Bypass loopers ensure the effect you are using is solely the effect you have engaged and that you’re not picking up any unwanted alterations from another stompbox in the signal chain. This benefits overdrives by ensuring a purer signal is entering the pedal and maximizing the potential of the desired effect.

In addition to the Mosquite Blender, One Control produces a series of bypass loopers varying in features and number of loops. Though they are not effects themselves, blenders and bypass loopers can be critical tools for maximizing the performance of all effects in general.

Power Supplies

Providing enough power to your pedals is vital to ensuring that they operate properly. This is especially true with distortions and overdrives.
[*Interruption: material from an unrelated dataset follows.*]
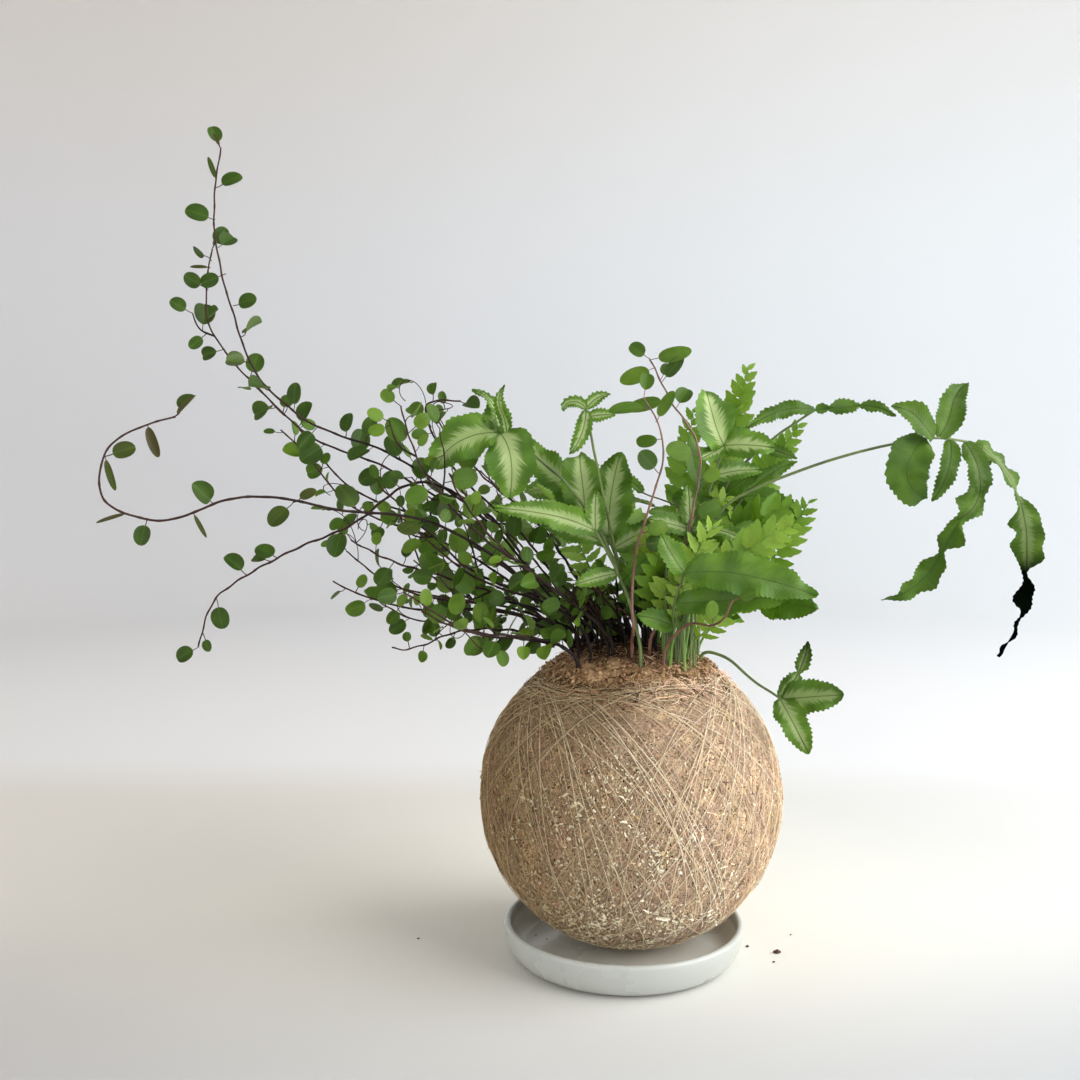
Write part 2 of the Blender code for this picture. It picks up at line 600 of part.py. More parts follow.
def layLadders(stems, crowd):
    """The ladder fern's fronds, each turned about its rib until its leaflets are clear."""
    fronds = []
    for name, plan in LADDER_FERNS.items():
        path, bare = ladderPath(stems[name][0])
        side = unit(np.cross(path[-1] - path[bare], plan.get("face", VIEWER)))
        face = unit(np.cross(side, path[-1] - path[bare]))
        others = [c for c in crowd if c["owner"] != name]
        turns = (0, 25, -25, 50, -50, 75, -75, 90)
        options = [(size, turn) for size in (1, 0.85, 0.7, 0.55, 0.4) for turn in turns]
        for size, turn in options:
            turned = face * math.cos(math.radians(turn)) + side * math.sin(math.radians(turn))
            frond = dict(node=name, path=path, bare=bare, face=turned, leaflet=plan["leaflet"] * size)
            if isClear(others, name, outerPart(ladderSolid(frond, FOLIAGE_GAP), bare)):
                break
        else:
            print("no room for", name)
        claims(crowd, name, "leaf", ladderSolid(frond))
        fronds.append(frond)
    return fronds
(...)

If an overdrive isn’t drawing enough power, it can reduce the quality and intensity of the effect. When just running a few pedals, a wall mount or “wall wart” power supply may be sufficient. But when running a larger number of pedals, using a dedicated power supply with properly matched outputs is highly advisable.

Voodoo Labs and MXR are just two of many companies producing high-quality power supplies. Before purchasing one, it is important to choose a configuration that has the appropriate outlets to run the effects on your particular board.

For those running one or more digital effects, the Voodoo Labs Pedal Power Digital is a good unit to consider. This power supply has six isolated ports — four 9-volt, and two 12-volt. Each output section is rated at 400ma, allowing higher-current-drawing digital pedals to function properly and noise free.

For those seeking a power supply with a smaller footprint, the MXR DC Brick offers a serviceable solution. Equipped with eight 9-volt outputs rated at 1200ma combined and two 18-volt outputs rated at a combined 800ma, the MXR DC Brick is a compact power supply with more than enough juice to run a typical pedalboard setup.

A power supply may not be the most exciting or inspiring purchase you make, but the results of a properly powered effects setup is well worth the initial investment.